Car le Moi, pour Freud, naît de la limite. Il est structuré par le refoulement, c’est-à-dire par la reconnaissance d’une perte originaire. Sans perte, pas de réalité psychique, pas de représentation, pas d’élaboration possible. C’est pourquoi Freud disait que le Moi est avant tout un « Moi corporel », dérivé des expériences de surface : il marque la frontière entre dedans et dehors. Or notre modernité abolit ces frontières.
Sous l’effet du discours de la jouissance et de la transparence, le Moi s’efface au profit d’une surface sans profondeur : l’Ego. L’Ego n’est plus ce qui médiatise, mais ce qui exhibe. Il ne symbolise plus, il s’auto-reflète. C’est l’âge du selfie généralisé, où la consistance imaginaire supplante la consistance symbolique.
L’effet clinique en est majeur : le sujet contemporain n’est pas un sujet vide, mais une pure intériorité de désir excité, saturé de stimuli, sans jouissance possible, oscillant entre exaltation maniaque et vide mélancolique. L’excitation remplace le désir, l’actualisation remplace le manque, et la frustration — jadis moteur du désir — devient insupportable.
Melman souligne que ce déplacement s’accompagne d’un effondrement du refoulement primaire : le sujet n’a plus de distance à ses pulsions. Ce n’est pas qu’il les réalise davantage, mais qu’il n’en éprouve plus la contradiction. Là où Freud situait l’appareil psychique comme un espace de différenciation, de délai et de retour du refoulé, le sujet moderne vit dans l’immédiateté pulsionnelle. Tout doit se dire, se voir, se consommer. Rien ne doit se perdre.
Ce glissement entraîne la décomposition du Moi en deux pôles contradictoires :
- un Moi hypertrophié, obsédé de performance, d’image, de maîtrise, qui se fantasme souverain ;
- et un Moi dissous, privé de toute assise symbolique, livré à la déréalisation et à la perte de repères.
L’un compense l’autre : plus l’Ego se gonfle, plus le Moi se défait. Plus on s’expose, moins on existe.
Lacan avait averti de ce danger dès le Séminaire II : « Le Moi est essentiellement un objet. » C’est dire qu’il ne se constitue que par identification à une image, donc par méconnaissance. Si cette image cesse d’être traversée par le symbolique — si elle ne renvoie plus à un Autre qui la limite et la valide — elle devient pure hallucination de soi. L’homme moderne se regarde au lieu de se penser.
La mutation du Surmoi a donc un effet en chaîne :
- Le Surmoi ne réprime plus mais excite.
- Le Moi n’arbitre plus mais s’épuise.
- Le refoulement ne structure plus mais se dissout.
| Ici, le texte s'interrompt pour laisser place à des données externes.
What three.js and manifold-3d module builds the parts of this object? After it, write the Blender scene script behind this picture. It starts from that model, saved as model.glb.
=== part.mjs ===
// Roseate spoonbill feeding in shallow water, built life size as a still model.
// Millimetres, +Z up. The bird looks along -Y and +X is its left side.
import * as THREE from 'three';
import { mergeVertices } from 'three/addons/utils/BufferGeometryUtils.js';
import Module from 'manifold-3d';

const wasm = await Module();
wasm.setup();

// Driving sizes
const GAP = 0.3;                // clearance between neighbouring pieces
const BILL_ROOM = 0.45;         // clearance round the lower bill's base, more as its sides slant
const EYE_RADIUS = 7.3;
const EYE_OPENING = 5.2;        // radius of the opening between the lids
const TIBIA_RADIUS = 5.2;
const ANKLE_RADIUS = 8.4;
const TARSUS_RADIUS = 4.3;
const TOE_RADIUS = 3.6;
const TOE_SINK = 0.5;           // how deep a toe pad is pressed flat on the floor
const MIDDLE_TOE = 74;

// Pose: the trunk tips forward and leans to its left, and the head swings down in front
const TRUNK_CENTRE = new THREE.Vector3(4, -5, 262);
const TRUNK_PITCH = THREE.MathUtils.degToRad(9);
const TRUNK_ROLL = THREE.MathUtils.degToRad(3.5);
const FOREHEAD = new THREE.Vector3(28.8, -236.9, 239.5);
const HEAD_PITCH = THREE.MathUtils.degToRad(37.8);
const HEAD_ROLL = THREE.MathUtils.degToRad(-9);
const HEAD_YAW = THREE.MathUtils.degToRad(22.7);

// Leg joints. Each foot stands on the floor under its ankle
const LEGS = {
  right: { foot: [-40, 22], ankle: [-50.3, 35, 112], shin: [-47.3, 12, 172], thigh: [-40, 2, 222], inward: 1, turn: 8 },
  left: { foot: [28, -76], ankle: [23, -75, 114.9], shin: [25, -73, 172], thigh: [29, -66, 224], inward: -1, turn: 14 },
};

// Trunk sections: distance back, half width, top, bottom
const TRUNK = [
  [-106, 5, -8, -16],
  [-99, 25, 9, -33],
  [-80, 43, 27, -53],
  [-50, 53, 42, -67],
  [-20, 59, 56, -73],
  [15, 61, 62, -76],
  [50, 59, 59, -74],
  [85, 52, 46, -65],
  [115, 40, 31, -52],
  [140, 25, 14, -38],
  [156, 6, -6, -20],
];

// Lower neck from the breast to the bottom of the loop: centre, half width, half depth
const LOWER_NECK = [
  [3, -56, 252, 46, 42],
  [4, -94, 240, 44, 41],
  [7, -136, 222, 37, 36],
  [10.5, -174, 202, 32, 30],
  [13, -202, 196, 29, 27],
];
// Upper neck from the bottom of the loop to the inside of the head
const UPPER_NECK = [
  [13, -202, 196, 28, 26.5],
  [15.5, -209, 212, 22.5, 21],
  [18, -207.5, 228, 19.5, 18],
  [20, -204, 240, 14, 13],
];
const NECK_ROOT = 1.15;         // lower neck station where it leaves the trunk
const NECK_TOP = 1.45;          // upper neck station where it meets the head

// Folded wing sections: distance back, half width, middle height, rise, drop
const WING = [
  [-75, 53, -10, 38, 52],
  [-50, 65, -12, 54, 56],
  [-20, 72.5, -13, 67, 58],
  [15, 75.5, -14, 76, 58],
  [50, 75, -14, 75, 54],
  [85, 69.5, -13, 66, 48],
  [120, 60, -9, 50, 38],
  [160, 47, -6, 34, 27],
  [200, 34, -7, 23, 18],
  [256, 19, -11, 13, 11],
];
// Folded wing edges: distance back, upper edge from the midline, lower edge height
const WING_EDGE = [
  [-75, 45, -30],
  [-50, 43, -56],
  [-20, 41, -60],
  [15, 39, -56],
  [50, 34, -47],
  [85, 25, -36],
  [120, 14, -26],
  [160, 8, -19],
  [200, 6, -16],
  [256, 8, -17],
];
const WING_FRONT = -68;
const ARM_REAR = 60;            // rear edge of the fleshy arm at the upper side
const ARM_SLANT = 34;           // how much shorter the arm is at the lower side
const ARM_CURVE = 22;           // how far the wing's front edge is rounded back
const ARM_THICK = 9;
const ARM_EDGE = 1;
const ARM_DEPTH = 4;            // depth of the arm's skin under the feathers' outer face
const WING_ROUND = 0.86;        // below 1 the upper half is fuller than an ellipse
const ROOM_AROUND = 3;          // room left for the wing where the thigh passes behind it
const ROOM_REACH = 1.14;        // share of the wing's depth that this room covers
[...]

- La jouissance n’est plus un reste mais une obligation.
Freud parlait du malaise dans la civilisation : un conflit entre pulsion et loi, dont la culture était l’héritière. Notre malaise contemporain est inverse : la disparition du conflit lui-même. Nous ne sommes plus divisés, nous sommes collés à nous-mêmes. Or c’est la division qui fait le sujet. Sans elle, il n’y a plus que des individus sans intériorité symbolique, c’est-à-dire sans altérité.
Le monde « égopsychologique » contemporain n’a donc pas libéré le sujet, il l’a aliéné à son excitation propre. En remplaçant le refoulement par la décharge, la culpabilité par l’image, et le désir par la performance, il a produit un sujet sans jouissance — un sujet qui ne cesse de vouloir ce qu’il ne peut plus désirer.
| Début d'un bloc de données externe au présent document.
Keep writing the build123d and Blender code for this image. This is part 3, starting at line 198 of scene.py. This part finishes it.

Ce que Freud appelait « l’autoérotisme » des débuts de la vie psychique revient alors, sous une forme technologique et spectaculaire : un autoérotisme de masse, un monde saturé de signifiants sans sujet, où chacun est invité à jouir de soi comme d’un objet.
Mais un monde sans refoulement est un monde sans lien. Et c’est là le paradoxe : en voulant abolir la Loi, l’Ego a détruit le seul espace où la jouissance pouvait se dire, se différer, se partager. L’avenir du Moi dépendra peut-être de notre capacité à réintroduire du manque — c’est-à-dire à réinventer un rapport au désir qui ne soit pas consommation, mais traversée.